Harnessing spatial MRI normalization: patch individual filter layers for CNNs
This work addresses a domain-specific problem for neuroimaging researchers by improving CNN performance on MRI data, though it is incremental as it builds on existing preprocessing methods.
The paper tackles the problem of applying CNNs to spatially normalized MRI data by proposing a new patch individual filter (PIF) layer that trains filters locally, assuming abstract features are region-specific. It shows that CNNs with PIF layers outperform standard CNNs in tasks like sex classification and disease detection, particularly in low sample size settings.
Neuroimaging studies based on magnetic resonance imaging (MRI) typically employ rigorous forms of preprocessing.

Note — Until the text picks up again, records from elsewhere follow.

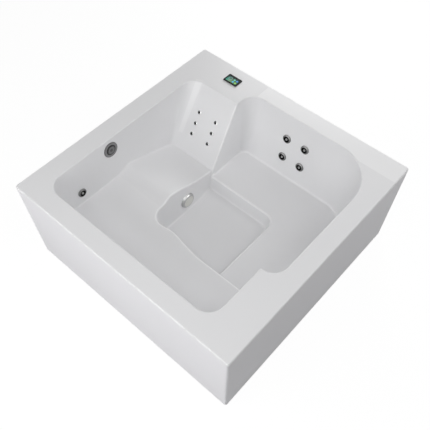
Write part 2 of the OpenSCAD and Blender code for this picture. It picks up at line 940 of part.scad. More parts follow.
// Domed suction cover with side slots and a flat face plate.
module suction_cover() {
    color("lightgray")
        at_suction()
        difference() {
            rotate_extrude()
                polygon([
                    [suction_bore_r - 4, 0], [suction_r, 0], [suction_r, 3], [suction_r - 3, suction_h * 0.55],
                    [suction_r - 9, suction_h * 0.9], [suction_r - 14, suction_h], [suction_r - 17, suction_h],
                    [suction_r - 18, suction_h - 2], [0, suction_h - 2], [0, suction_h - 6],
                    [suction_r - 18, suction_h - 6], [suction_r - 10, suction_h * 0.5], [suction_r - 8, 5],
                    [suction_bore_r - 4, 5]
                ]);
            for (a = [0:15:345])
                rotate([0, 0, a])
                    translate([suction_r - 14, -1.5, 6])
                    cube([20, 3, suction_h * 0.35]);
        }
}

module suction_body() {
    color("ghostwhite")
        at_suction() {
            tube_ring(suction_bore_r - fit, suction_bore_r - 4, -2 * shell_t - nut_h - 2, -fit);
            tube_ring(suction_bore_r + 4, suction_bore_r - 4, -suck_z - suck_r - 4, -2 * shell_t - nut_h - 2);
            translate([0, 0, -suck_z - suck_r - 7]) cylinder(r = suction_bore_r + 4, h = 3);
            translate([0, -suction_bore_r, -suck_z])
                rotate([90, 0, 0])
                tube_ring(suck_r + 3, suck_r, 0, suck_r);
        }
}

module suction_nut() {
    color("ghostwhite")
        at_suction()
        translate([0, 0, -shell_t - nut_h - 4 * fit])
        difference() {
            cylinder(r = suction_bore_r + 9, h = nut_h, $fn = 8);
            translate([0, 0, -1]) cylinder(r = suction_bore_r, h = nut_h + 2);
        }
}

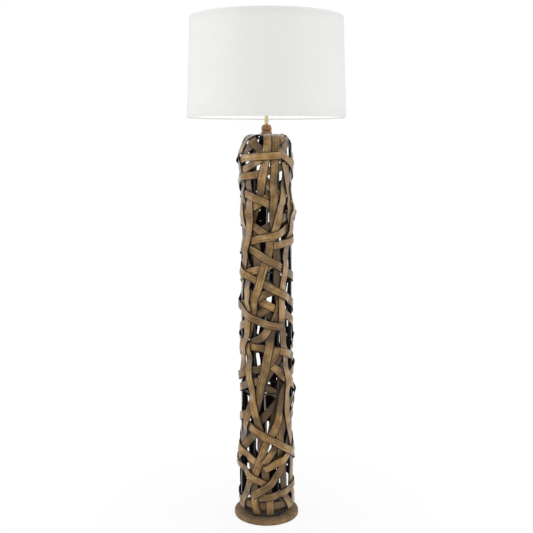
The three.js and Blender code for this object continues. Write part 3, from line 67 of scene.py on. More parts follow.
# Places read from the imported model
fabric_low, fabric_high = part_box("shade_fabric")
wrap_low, wrap_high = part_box("base_cane_wrap")
collar_low, collar_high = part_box("neck_collar")
sleeve_low, sleeve_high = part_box("neck_sleeve")
cap_low, cap_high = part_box("holder_cap")
shell_low, shell_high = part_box("holder_shell")
knob_low, knob_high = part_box("switch_knob")
bulb_low, bulb_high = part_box("bulb")
finial_low, finial_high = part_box("finial")
harp_low, harp_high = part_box("harp")
saddle_low, saddle_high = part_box("harp_saddle")
ring_low, ring_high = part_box("shade_lower_ring")
spider_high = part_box("shade_spider")[1]
lead_low, lead_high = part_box("lamp_lead")
cage_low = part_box("iron_cage")[0]
pipe_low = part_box("neck_pipe")[0]
plate_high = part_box("base_plate")[1]

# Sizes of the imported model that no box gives
BUSHING_HOLE = 6.2 * MM
CAGE_SETBACK = 4.6 * MM
SHOULDER = 28.0 * MM
HUB_RADIUS = 22.0 * MM
CAGE_FOOT = (74.4 * MM, 24.0 * MM)
CAGE_TOP = (70.4 * MM, 1178.0 * MM)
SHADE_FLARE = 11.5 * MM
LEAD_SLACK = 7.0 * MM
RING_RADIUS = 227.4 * MM
PIPE_BORE = 5.3 * MM
STUD_BORE = 2.9 * MM
WASHER_HALF = 2.0 * MM
WASHER_LOW = harp_high.z - 14.0 * MM
SEAT_GAP = 0.3 * MM
CAGE_ROD = 3.0 * MM
RING_WIRE = 2.0 * MM
SHADE_STEPS = 192

# Rattan strips: their tones, and how far the grain is moved on from one strip to the next
STRIPS = sorted(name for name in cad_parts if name.startswith("rattan_strip_"))
STRIP_WIDTH = 24.0 * MM
STRIP_THICKNESS = 2.36 * MM
STRIP_TONES = (1.0, 0.76, 1.2, 0.88, 1.1)
STRIP_SHIFT = 3.7
GROOVE_SHARE = 0.18
GROOVE_SPREAD = 0.14

# Short strips inside the cage: degrees round from the front and the height's share, at each end
INNER_ENDS = (
    (-62.0, 0.395, 72.0, 0.31),
    (-75.0, 0.2, 66.0, 0.355),
    (8.0, 0.2, 52.0, 0.42),
    (-80.0, 0.62, 40.0, 0.53),
    (-30.0, 0.66, 86.0, 0.585),
    (30.0, 0.9, 82.0, 0.7),
    (-86.0, 0.88, -18.0, 0.655),
    (-70.0, 0.1, 50.0, 0.17),
    (-40.0, 0.47, 84.0, 0.56),
    (100.0, 0.15, 215.0, 0.3),
    (110.0, 0.42, 240.0, 0.31),
    (95.0, 0.55, 200.0, 0.72),
    (150.0, 0.5, 268.0, 0.62),
    (120.0, 0.88, 230.0, 0.78),
    (200.0, 0.1, 262.0, 0.24),
)
INNER_INSET = 3.5 * MM
INNER_PITCH = 2.85 * MM
INNER_START = 50.0
INNER_SHIFT = 2.3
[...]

Images are spatially normalized to a standard template using linear and non-linear transformations. Thus, one can assume that a patch at location (x, y, height, width) contains the same brain region across the entire data set. Most analyses applied on brain MRI using convolutional neural networks (CNNs) ignore this distinction from natural images. Here, we suggest a new layer type called patch individual filter (PIF) layer, which trains higher-level filters locally as we assume that more abstract features are locally specific after spatial normalization. We evaluate PIF layers on three different tasks, namely sex classification as well as either Alzheimer's disease (AD) or multiple sclerosis (MS) detection. We demonstrate that CNNs using PIF layers outperform their counterparts in several, especially low sample size settings.